▸ Dataset content:
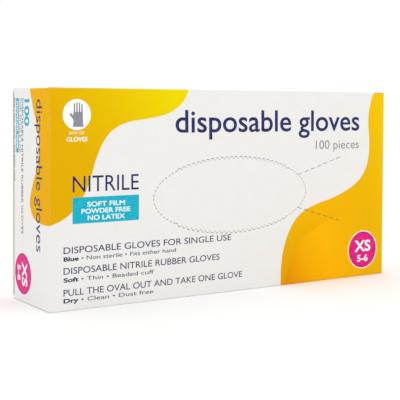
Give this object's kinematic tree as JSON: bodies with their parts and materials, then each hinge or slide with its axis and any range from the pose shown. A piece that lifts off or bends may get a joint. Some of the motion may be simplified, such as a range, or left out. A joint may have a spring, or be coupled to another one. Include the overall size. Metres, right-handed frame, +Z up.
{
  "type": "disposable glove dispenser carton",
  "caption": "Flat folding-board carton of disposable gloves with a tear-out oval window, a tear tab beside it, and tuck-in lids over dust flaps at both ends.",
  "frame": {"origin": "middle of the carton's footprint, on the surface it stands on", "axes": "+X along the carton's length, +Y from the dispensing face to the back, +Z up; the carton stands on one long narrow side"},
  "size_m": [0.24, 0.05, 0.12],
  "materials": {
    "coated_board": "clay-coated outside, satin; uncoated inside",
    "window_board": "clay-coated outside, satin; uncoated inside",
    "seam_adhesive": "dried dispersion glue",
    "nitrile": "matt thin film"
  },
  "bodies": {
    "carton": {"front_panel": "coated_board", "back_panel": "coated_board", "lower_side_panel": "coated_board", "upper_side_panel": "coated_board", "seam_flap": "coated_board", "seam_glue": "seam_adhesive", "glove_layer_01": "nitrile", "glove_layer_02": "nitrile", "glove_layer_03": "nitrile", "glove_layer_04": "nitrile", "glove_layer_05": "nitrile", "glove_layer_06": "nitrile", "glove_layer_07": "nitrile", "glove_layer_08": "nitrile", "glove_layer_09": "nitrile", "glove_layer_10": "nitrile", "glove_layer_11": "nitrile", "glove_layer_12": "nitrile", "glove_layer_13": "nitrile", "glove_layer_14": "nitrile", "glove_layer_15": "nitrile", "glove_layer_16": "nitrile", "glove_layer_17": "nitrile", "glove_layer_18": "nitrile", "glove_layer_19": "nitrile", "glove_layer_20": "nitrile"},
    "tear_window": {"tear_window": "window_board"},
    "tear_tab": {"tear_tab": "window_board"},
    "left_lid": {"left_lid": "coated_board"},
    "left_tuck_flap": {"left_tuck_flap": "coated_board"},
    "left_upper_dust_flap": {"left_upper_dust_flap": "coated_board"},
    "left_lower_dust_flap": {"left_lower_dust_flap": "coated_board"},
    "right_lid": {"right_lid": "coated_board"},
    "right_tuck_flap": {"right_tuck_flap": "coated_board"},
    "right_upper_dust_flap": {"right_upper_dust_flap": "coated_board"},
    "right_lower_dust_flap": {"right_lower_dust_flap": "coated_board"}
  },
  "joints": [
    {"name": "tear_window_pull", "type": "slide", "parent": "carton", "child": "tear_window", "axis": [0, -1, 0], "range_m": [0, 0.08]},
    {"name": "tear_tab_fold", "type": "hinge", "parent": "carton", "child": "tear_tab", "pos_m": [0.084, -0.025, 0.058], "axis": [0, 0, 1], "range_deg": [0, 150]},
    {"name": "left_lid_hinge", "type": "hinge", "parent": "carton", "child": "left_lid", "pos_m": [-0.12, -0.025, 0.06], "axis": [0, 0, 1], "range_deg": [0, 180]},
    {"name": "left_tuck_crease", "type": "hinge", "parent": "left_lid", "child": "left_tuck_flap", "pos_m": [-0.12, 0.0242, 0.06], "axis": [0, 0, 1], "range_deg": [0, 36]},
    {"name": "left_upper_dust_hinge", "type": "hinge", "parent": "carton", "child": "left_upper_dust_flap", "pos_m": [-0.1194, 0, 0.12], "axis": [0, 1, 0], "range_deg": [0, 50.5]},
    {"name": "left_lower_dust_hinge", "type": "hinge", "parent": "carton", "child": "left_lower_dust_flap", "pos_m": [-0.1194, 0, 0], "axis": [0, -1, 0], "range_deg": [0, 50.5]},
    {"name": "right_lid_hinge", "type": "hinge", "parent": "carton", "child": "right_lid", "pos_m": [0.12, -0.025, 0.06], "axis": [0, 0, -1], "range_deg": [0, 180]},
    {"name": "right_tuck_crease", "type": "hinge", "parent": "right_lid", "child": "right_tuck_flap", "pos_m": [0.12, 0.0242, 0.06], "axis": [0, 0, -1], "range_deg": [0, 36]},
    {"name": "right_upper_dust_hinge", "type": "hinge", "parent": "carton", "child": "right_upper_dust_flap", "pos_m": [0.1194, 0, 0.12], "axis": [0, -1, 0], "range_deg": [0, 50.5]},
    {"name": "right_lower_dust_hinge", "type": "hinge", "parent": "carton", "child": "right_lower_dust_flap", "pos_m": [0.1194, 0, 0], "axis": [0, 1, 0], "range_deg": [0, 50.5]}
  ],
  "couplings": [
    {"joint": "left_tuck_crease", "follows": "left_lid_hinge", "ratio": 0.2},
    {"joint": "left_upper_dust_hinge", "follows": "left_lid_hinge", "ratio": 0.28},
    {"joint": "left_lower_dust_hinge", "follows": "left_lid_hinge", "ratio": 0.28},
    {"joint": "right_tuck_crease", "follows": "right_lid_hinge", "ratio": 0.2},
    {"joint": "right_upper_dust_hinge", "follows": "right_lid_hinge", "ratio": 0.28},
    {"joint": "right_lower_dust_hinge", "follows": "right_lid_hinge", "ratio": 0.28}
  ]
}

▸ Aim:
Reproduce the data, keeping every line exactly the same.

▸ The result:
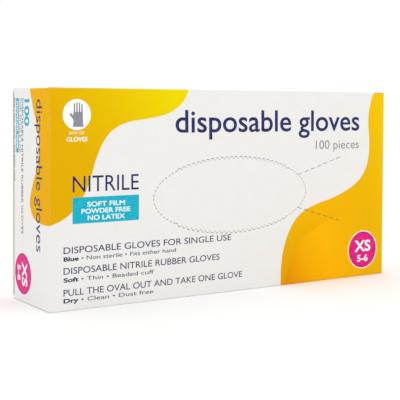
Give this object's kinematic tree as JSON: bodies with their parts and materials, then each hinge or slide with its axis and any range from the pose shown. A piece that lifts off or bends may get a joint. Some of the motion may be simplified, such as a range, or left out. A joint may have a spring, or be coupled to another one. Include the overall size. Metres, right-handed frame, +Z up.
{
  "type": "disposable glove dispenser carton",
  "caption": "Flat folding-board carton of disposable gloves with a tear-out oval window, a tear tab beside it, and tuck-in lids over dust flaps at both ends.",
  "frame": {"origin": "middle of the carton's footprint, on the surface it stands on", "axes": "+X along the carton's length, +Y from the dispensing face to the back, +Z up; the carton stands on one long narrow side"},
  "size_m": [0.24, 0.05, 0.12],
  "materials": {
    "coated_board": "clay-coated outside, satin; uncoated inside",
    "window_board": "clay-coated outside, satin; uncoated inside",
    "seam_adhesive": "dried dispersion glue",
    "nitrile": "matt thin film"
  },
  "bodies": {
    "carton": {"front_panel": "coated_board", "back_panel": "coated_board", "lower_side_panel": "coated_board", "upper_side_panel": "coated_board", "seam_flap": "coated_board", "seam_glue": "seam_adhesive", "glove_layer_01": "nitrile", "glove_layer_02": "nitrile", "glove_layer_03": "nitrile", "glove_layer_04": "nitrile", "glove_layer_05": "nitrile", "glove_layer_06": "nitrile", "glove_layer_07": "nitrile", "glove_layer_08": "nitrile", "glove_layer_09": "nitrile", "glove_layer_10": "nitrile", "glove_layer_11": "nitrile", "glove_layer_12": "nitrile", "glove_layer_13": "nitrile", "glove_layer_14": "nitrile", "glove_layer_15": "nitrile", "glove_layer_16": "nitrile", "glove_layer_17": "nitrile", "glove_layer_18": "nitrile", "glove_layer_19": "nitrile", "glove_layer_20": "nitrile"},
    "tear_window": {"tear_window": "window_board"},
    "tear_tab": {"tear_tab": "window_board"},
    "left_lid": {"left_lid": "coated_board"},
    "left_tuck_flap": {"left_tuck_flap": "coated_board"},
    "left_upper_dust_flap": {"left_upper_dust_flap": "coated_board"},
    "left_lower_dust_flap": {"left_lower_dust_flap": "coated_board"},
    "right_lid": {"right_lid": "coated_board"},
    "right_tuck_flap": {"right_tuck_flap": "coated_board"},
    "right_upper_dust_flap": {"right_upper_dust_flap": "coated_board"},
    "right_lower_dust_flap": {"right_lower_dust_flap": "coated_board"}
  },
  "joints": [
    {"name": "tear_window_pull", "type": "slide", "parent": "carton", "child": "tear_window", "axis": [0, -1, 0], "range_m": [0, 0.08]},
    {"name": "tear_tab_fold", "type": "hinge", "parent": "carton", "child": "tear_tab", "pos_m": [0.084, -0.025, 0.058], "axis": [0, 0, 1], "range_deg": [0, 150]},
    {"name": "left_lid_hinge", "type": "hinge", "parent": "carton", "child": "left_lid", "pos_m": [-0.12, -0.025, 0.06], "axis": [0, 0, 1], "range_deg": [0, 180]},
    {"name": "left_tuck_crease", "type": "hinge", "parent": "left_lid", "child": "left_tuck_flap", "pos_m": [-0.12, 0.0242, 0.06], "axis": [0, 0, 1], "range_deg": [0, 36]},
    {"name": "left_upper_dust_hinge", "type": "hinge", "parent": "carton", "child": "left_upper_dust_flap", "pos_m": [-0.1194, 0, 0.12], "axis": [0, 1, 0], "range_deg": [0, 50.5]},
    {"name": "left_lower_dust_hinge", "type": "hinge", "parent": "carton", "child": "left_lower_dust_flap", "pos_m": [-0.1194, 0, 0], "axis": [0, -1, 0], "range_deg": [0, 50.5]},
    {"name": "right_lid_hinge", "type": "hinge", "parent": "carton", "child": "right_lid", "pos_m": [0.12, -0.025, 0.06], "axis": [0, 0, -1], "range_deg": [0, 180]},
    {"name": "right_tuck_crease", "type": "hinge", "parent": "right_lid", "child": "right_tuck_flap", "pos_m": [0.12, 0.0242, 0.06], "axis": [0, 0, -1], "range_deg": [0, 36]},
    {"name": "right_upper_dust_hinge", "type": "hinge", "parent": "carton", "child": "right_upper_dust_flap", "pos_m": [0.1194, 0, 0.12], "axis": [0, -1, 0], "range_deg": [0, 50.5]},
    {"name": "right_lower_dust_hinge", "type": "hinge", "parent": "carton", "child": "right_lower_dust_flap", "pos_m": [0.1194, 0, 0], "axis": [0, 1, 0], "range_deg": [0, 50.5]}
  ],
  "couplings": [
    {"joint": "left_tuck_crease", "follows": "left_lid_hinge", "ratio": 0.2},
    {"joint": "left_upper_dust_hinge", "follows": "left_lid_hinge", "ratio": 0.28},
    {"joint": "left_lower_dust_hinge", "follows": "left_lid_hinge", "ratio": 0.28},
    {"joint": "right_tuck_crease", "follows": "right_lid_hinge", "ratio": 0.2},
    {"joint": "right_upper_dust_hinge", "follows": "right_lid_hinge", "ratio": 0.28},
    {"joint": "right_lower_dust_hinge", "follows": "right_lid_hinge", "ratio": 0.28}
  ]
}